We were slightly handicapped by our bait; neither of us knew a bait shop that opened early enough for us to get there for first bite and the local bait shop Goniea frequents didn’t have any walleye minnows. He bought a handful of large golden shiners (pike minnows) and a couple of dozen perch minnows that were even on the small side for those.
But we made do and the perch minnows were good enough. Goniea began jigging a Rapala tipped with a perch minnow and a jig with a shiner, but after a couple of bites he went to two Raps. I went with a Jigging Rapala and a spoon, both tipped with small minnows.

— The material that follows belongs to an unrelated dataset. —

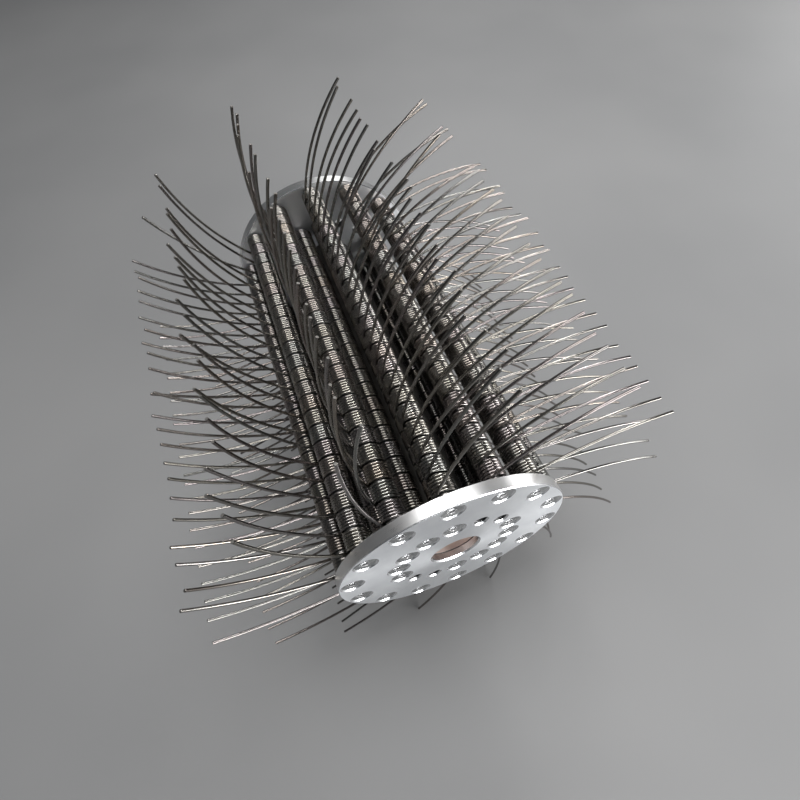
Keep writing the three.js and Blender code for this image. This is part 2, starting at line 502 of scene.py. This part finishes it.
def add_wire(shape, line, tint):
    """Sweeps the round wire along a line, with a small chamfer and a flat cut at both ends."""
    first = line[0] + (line[1] - line[0]) * (CUT_EDGE / np.linalg.norm(line[1] - line[0]))
    last = line[-1] + (line[-2] - line[-1]) * (CUT_EDGE / np.linalg.norm(line[-2] - line[-1]))
    line = np.concatenate(([line[0], first], line[1:-1], [last, line[-1]]))
    radii = np.full(len(line), WIRE_RADIUS)
    radii[[0, -1]] = WIRE_RADIUS - CUT_EDGE
    along = np.gradient(line, axis=0)
    along /= np.linalg.norm(along, axis=1)[:, None]
    axis = np.array((0.0, 1.0, 0.0))
    beside = axis - (along @ axis)[:, None] * along
    beside /= np.linalg.norm(beside, axis=1)[:, None]
    above = np.cross(along, beside)
    around = np.arange(WIRE_SIDES) * 2 * math.pi / WIRE_SIDES
    ring = beside[:, None, :] * np.cos(around)[None, :, None]
    ring = ring + above[:, None, :] * np.sin(around)[None, :, None]
    points = (line[:, None, :] + ring * radii[:, None, None]).reshape(-1, 3)
    run = np.concatenate(([0], np.cumsum(np.linalg.norm(np.diff(line, axis=0), axis=1))))
    wire = np.empty((len(line), WIRE_SIDES, 3))
    wire[:, :, 0] = np.cos(around)
    wire[:, :, 1] = np.sin(around)
    wire[:, :, 2] = run[:, None] * DRAWING_STRETCH + tint * DRAWING_SHIFT
    faces = []
    for step in range(len(line) - 1):
        base = step * WIRE_SIDES
        for i in range(WIRE_SIDES):
            j = (i + 1) % WIRE_SIDES
            sides = (base + i, base + j, base + WIRE_SIDES + j, base + WIRE_SIDES + i)
            faces.append((sides, WIRE_SLOT))
    last_ring = (len(line) - 1) * WIRE_SIDES
    faces.append((tuple(range(WIRE_SIDES))[::-1], END_SLOT))
    faces.append((tuple(range(last_ring, last_ring + WIRE_SIDES)), END_SLOT))
    shape.add(points, faces, tint=np.full(len(points), tint), wire=wire.reshape(-1, 3))


def spring_row(name, with_tine, wire_material, calm=1.0):
    """All the springs on one rod, each one its own wire. A calm below 1 keeps them more even."""
    shape = Shape()
    row_start = rng.uniform(0, 2 * math.pi)
    for spring in range(SPRINGS_PER_ROD):
        bent = rng.random() < BENT_SHARE and calm == 1.0
        stray = calm * (BENT_FACTOR if bent else 1.0)
        lean = TINE_LEAN + rng.gauss(0, LEAN_SPREAD) * stray
        if not with_tine:
            lean = row_start + rng.gauss(0, LEAN_SPREAD)
        line = spring_line(
            FRONT_INNER + FRONT_ROOM + SPRING_LENGTH + spring * SPRING_PITCH,
            lean,
            TINE_CURL + rng.gauss(0, CURL_SPREAD) * stray,
            rng.gauss(0, SWAY_SPREAD) * stray,
            TINE_LENGTH + rng.gauss(0, LENGTH_SPREAD) * calm,
            with_tine,
        )
        add_wire(shape, line, rng.random())
    return shape.to_object(name, [wire_material, CUT_END], WIRE_SHARP)


def put_on_rod(piece, rod):
    centre = middle(rod)
    turn = Matrix.Rotation(ring_angle(centre), 4, "Y")
    piece.data.transform(Matrix.Translation((centre.x, 0, centre.z)) @ turn)


def finish_piece(piece, body, node):
    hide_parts(node)
    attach(piece, body)


def make_springs():
    by_height = sorted(OUTER_RODS, key=lambda rod: middle(rod.replace("outer_rod", "tine_row")).z)
    lowest = by_height[:2]
    for rod in OUTER_RODS:
        number = rod[-2:]
        calm = RESTING_CALM if rod in lowest else 1.0
        row = spring_row(f"spring_tines_{number}", True, TINE_WIRE_PAINTED_LIGHTER, calm)
        put_on_rod(row, rod)
        finish_piece(row, f"tines_{number}", f"tine_row_{number}")
    for rod in INNER_RODS:
        number = rod[-2:]
        row = spring_row(f"plain_springs_{number}", False, COIL_WIRE)
        put_on_rod(row, rod)
        finish_piece(row, "drum", f"inner_coils_{number}")


# ---------------------------------------------------------------- plates

def tapped_places():
    """Centres of the inner ring's places that hold no rod."""
    first = ring_angle(middle(OUTER_RODS[0]))
    ring = Vector((middle(INNER_RODS[0]).x, middle(INNER_RODS[0]).z)).length
    spots = []
    for place in range(PLACES):
        angle = first + place * 2 * math.pi / PLACES
        spot = Vector((ring * math.sin(angle), 0, ring * math.cos(angle)))
        if all((spot - middle(rod)).length > ROD_RADIUS for rod in INNER_RODS):
            spots.append(spot)
    return spots


def steps_from(face, inner, steps):
    """Turns (radius, depth below the outer face) into (radius, y)."""
    way = 1 if inner > face else -1
    return [(radius, face + way * depth) for radius, depth in steps]


def thread_steps(depth):
    """A tapped hole's thread, as ring grooves between its mouth and the plate's other face."""
    steps = []
    at = TAPPED_MOUTH - TAPPED_RADIUS
    while at + THREAD_PITCH < depth - THREAD_DEPTH:
        steps.append((TAPPED_RADIUS, at))
        steps.append((TAPPED_RADIUS + THREAD_DEPTH, at + THREAD_PITCH / 2))
        at += THREAD_PITCH
    steps.append((TAPPED_RADIUS, at))
    return steps


def end_plate(node, name):
    face, inner = faces_of(node)
    depth = abs(inner - face)
    shape = Shape()
    front_loops = []
    back_loops = []

    def cut(steps, slots, centre=(0.0, 0.0), sides=ROUND_SIDES):
        rings = [(circle(radius, sides), y) for radius, y in steps_from(face, inner, steps)]
        loops = rings_to_shape(shape, rings, slots, centre)
        front_loops.append(loops[0])
        back_loops.append(loops[-1])

    rim = [(PLATE_RADIUS - PLATE_EDGE, 0), (PLATE_RADIUS, PLATE_EDGE),
           (PLATE_RADIUS, depth - PLATE_EDGE), (PLATE_RADIUS - PLATE_EDGE, depth)]
    cut(rim, [CUT_SLOT, RIM_SLOT, CUT_SLOT], sides=PLATE_SIDES)
    seat = depth - SEAT_DEPTH
    bore = [(BORE_RADIUS + BORE_EDGE, 0), (BORE_RADIUS, BORE_EDGE), (BORE_RADIUS, seat),
            (SEAT_RADIUS, seat), (SEAT_RADIUS, depth)]
    cut(bore, [CUT_SLOT, CUT_SLOT, FACE_SLOT, FACE_SLOT], sides=HUB_SIDES)
    sink = SINK_MOUTH - SHANK_HOLE
    screw_hole = [(SINK_MOUTH + SINK_EDGE, 0), (SINK_MOUTH, SINK_EDGE), (SHANK_HOLE, SINK_EDGE + sink),
                  (SHANK_HOLE, depth)]
    for rod in OUTER_RODS + INNER_RODS:
        centre = middle(rod)
        cut(screw_hole, [CUT_SLOT, CUT_SLOT, FACE_SLOT], (centre.x, centre.z))
    tapped = [(TAPPED_MOUTH, 0), *thread_steps(depth), (TAPPED_RADIUS, depth)]
    for spot in tapped_places():
        cut(tapped, [CUT_SLOT] + [THREAD_SLOT] * (len(tapped) - 2), (spot.x, spot.z))
    fill_flat(shape, front_loops, FACE_SLOT)
    fill_flat(shape, back_loops, FACE_SLOT)
    plate = shape.to_object(name, [ALUMINIUM, CUT_FACE, THREAD, RIM])
    turn_outward(plate)
    finish_piece(plate, "drum", node)


# ---------------------------------------------------------------- rods, screws and hub

def add_screw(shape, face, way):
    """A countersunk screw with a hexagon socket. way is 1 where +Y points into the plate."""
    head = face + way * HEAD_SUNK
    cone = HEAD_RADIUS - SCREW_RADIUS
    tip = head + way * (abs(FRONT_OUTER - FRONT_INNER) - HEAD_SUNK)
    flats = SOCKET_HALF_FLATS
    rings = [
        (hexagon(flats * DRILL_SHARE, ROUND_SIDES), head + way * (SOCKET_DEPTH + DRILL_POINT)),
        (hexagon(flats, ROUND_SIDES), head + way * SOCKET_DEPTH),
        (hexagon(flats, ROUND_SIDES), head + way * SOCKET_EDGE),
        (circle(flats / math.cos(math.pi / 6) + SOCKET_EDGE, ROUND_SIDES), head),
        (circle(HEAD_RADIUS - HEAD_EDGE, ROUND_SIDES), head),
        (circle(HEAD_RADIUS, ROUND_SIDES), head + way * HEAD_EDGE),
        (circle(SCREW_RADIUS, ROUND_SIDES), head + way * (HEAD_EDGE + cone)),
        (circle(SCREW_RADIUS, ROUND_SIDES), tip),
    ]
    slots = [SOCKET_SLOT] * 3 + [SCREW_SLOT] * 4
    rings_to_shape(shape, rings, slots=slots, caps=(True, True))


def rod_with_screws(rod, name):
    shape = Shape()
    ends = (FRONT_INNER + GAP, REAR_INNER - GAP)
    rings = [
        (circle(ROD_RADIUS - ROD_EDGE, ROUND_SIDES), ends[0]),
        (circle(ROD_RADIUS, ROUND_SIDES), ends[0] + ROD_EDGE),
        (circle(ROD_RADIUS, ROUND_SIDES), ends[1] - ROD_EDGE),
        (circle(ROD_RADIUS - ROD_EDGE, ROUND_SIDES), ends[1]),
    ]
    rings_to_shape(shape, rings, slots=[ROD_SLOT] * 3, caps=(True, True))
    add_screw(shape, FRONT_OUTER, 1)
    add_screw(shape, REAR_OUTER, -1)
    piece = shape.to_object(name, [ROD, SCREW, SOCKET])
    turn_outward(piece)
    centre = middle(rod)
    turn = Matrix.Rotation(rng.uniform(0, math.pi / 3), 4, "Y")
    piece.data.transform(Matrix.Translation((centre.x, 0, centre.z)) @ turn)
    finish_piece(piece, "drum", rod)


def hub():
    half = -FRONT_INNER + SEAT_DEPTH - GAP
    shape = Shape()
    profile = [
        (BORE_RADIUS, -half + HUB_EDGE), (BORE_RADIUS + HUB_EDGE, -half), (HUB_RADIUS - HUB_EDGE, -half),
        (HUB_RADIUS, -half + HUB_EDGE), (HUB_RADIUS, half - HUB_EDGE), (HUB_RADIUS - HUB_EDGE, half),
        (BORE_RADIUS + HUB_EDGE, half), (BORE_RADIUS, half - HUB_EDGE),
    ]
    rings = [(circle(radius, HUB_SIDES), y) for radius, y in profile]
    loops = rings_to_shape(shape, rings, slots=[OUTSIDE_SLOT] * (len(rings) - 1))
    first, last = loops[0], loops[-1]
    for i in range(HUB_SIDES):
        j = (i + 1) % HUB_SIDES
        shape.faces.append(([last[i], last[j], first[j], first[i]], BORE_SLOT))
    piece = shape.to_object("hub", [HUB_OUTSIDE, HUB_BORE])
    turn_outward(piece)
    finish_piece(piece, "drum", "hub_tube")


# ---------------------------------------------------------------- floor, lights and camera

def floor(height):
    bpy.ops.mesh.primitive_plane_add(size=FLOOR_SIZE, location=(0, 0, height))
    ground = bpy.context.object
    ground.name = "floor"
    ground.data.materials.append(floor_paint())
    ground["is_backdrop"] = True


def area_light(name, location, size, power):
    """A rectangular light that points at the drum's middle."""
    lamp = bpy.data.lights.new(name, "AREA")
    lamp.shape = "RECTANGLE"
    lamp.size, lamp.size_y = size
    lamp.energy = power
    holder = bpy.data.objects.new(name, lamp)
    bpy.context.scene.collection.objects.link(holder)
    holder.location = location
    holder.rotation_euler = (-Vector(location)).to_track_quat("-Z", "Y").to_euler()


def lights():
    world = bpy.data.worlds.new("studio")
    world.use_nodes = True
    background = world.node_tree.nodes["Background"]
    background.inputs["Color"].default_value = (0.86, 0.90, 0.95, 1.0)
    background.inputs["Strength"].default_value = 0.11
    bpy.context.scene.world = world
    bpy.context.scene.view_settings.view_transform = "Standard"
    area_light("window", (0.75, 1.25, 1.15), (0.4, 0.35), 19)
    area_light("ceiling", (0.05, 0.15, 1.5), (1.1, 0.8), 20)
    area_light("low_front", (0.55, -1.15, 0.14), (1.7, 0.35), 36)
    area_light("low_right", (1.4, 0.4, 0.25), (0.9, 0.5), 6)
    area_light("upper_left", (-0.4, -0.1, 1.2), (0.25, 0.25), 3)


def camera():
    lens = bpy.data.cameras.new("camera")
    lens.sensor_width = 36
    lens.lens = LENS_MM
    lens.shift_x, lens.shift_y = SHIFT
    holder = bpy.data.objects.new("camera", lens)
    bpy.context.scene.collection.objects.link(holder)
    back = -CAMERA_AIM.normalized()
    right = (CAMERA_RIGHT - CAMERA_RIGHT.dot(back) * back).normalized()
    up = back.cross(right)
    turn = Matrix((right, up, back)).transposed()
    holder.matrix_world = Matrix.Translation(Vector((0, FRONT_OUTER, 0)) + CAMERA_OFFSET) @ turn.to_4x4()
    bpy.context.scene.camera = holder


camera()
end_plate("front_plate", "front_end_plate")
end_plate("rear_plate", "rear_end_plate")
hub()
for rod_node in OUTER_RODS + INNER_RODS:
    rod_with_screws(rod_node, f"{rod_node}_with_screws")
make_springs()
floor(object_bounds()[0][2])
lights()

There were fish there from the start, according to the depth finder, but they ignored us until Goniea scored. Then it was all go for a burst (a lot of the guys around us were catching them, too) and then . . . nada. The fish disappeared from the depth finder. And although we moved around and prospected some, we were finished.
One thing I noticed was that by the time the bite was finished, the current had picked up markedly (you could tell by the way the line trailed downstream when we dropped a lure). Ideally, we would have moved to a place where there was a seam — say, a deeper hole or behind a rock pile or boulder — where the fish might have settled to get out of the current, but neither of us knew of such a place nearby. My guess is it would pay to spend some time there in the boat this summer and get an idea what the bottom looks like.
But when we left, we went straight to the bait shop where Goniea bought proper walleye minnows for the next morning. He was there at the crack of dawn, he said, and started where we left them. And the day started as a reprise of the previous — at noon, he said, he’d caught four fish, one barely a keeper.
So he moved, he said, about 250 yards, and started fishing. And started catching
“All I can say is, ‘Wow,” Goniea said. “Drilled two holes and on the third lift, bam, a 21-incher. Dropped it back down and five lifts later, a 17-incher.”
It gets better.
“Over the next five hours I landed 40 fish with 13 over the legal 15 inches,” Goniea said. “Do the math – that’s a fish every eight minutes and a keeper every 23 minutes.”
The best fish of the day was a 22 ½-inch female, Goniea said, by far the largest walleye he’d ever taken through the ice.
“I lost one at the hole that would have put her to shame,” he said. (Isn’t that the way it goes? The big one always gets away.)
Goniea said he struck up a conversation with a guy, who turned out to be a buddy of a buddy, who was there with his son. Goniea invited the lad, who was fishless, to sit next to him in his shanty, lent him one of his rods, and the youngster caught six ‘eyes, including a keeper. He set the dad up with a jig and stringer hook — his go-to rig, tipped with a walleye minnow — and dad caught five including a keeper. Both had never caught a fish through the ice before, Goniea said.
“Hey, when the fishing is that good, no need to be selfish,” Goniea said.
He’s a good ambassador for the DNR — and the economy. The two were going straight to Cabela’s to gear up for more, Goniea said.
I fish with Goniea about a half-dozen days a year and we’d made tentative plans to explore Lake St. Clair for perch in the near future. But I’m afraid that’s falling by the wayside.
“It was the best fishing day of my life,” Goniea said.
Smart money says that if you’re looking for Goniea any weekend between now and ice-out, I can tell exactly where he’ll be. On the Saginaw River, fishing for walleyes.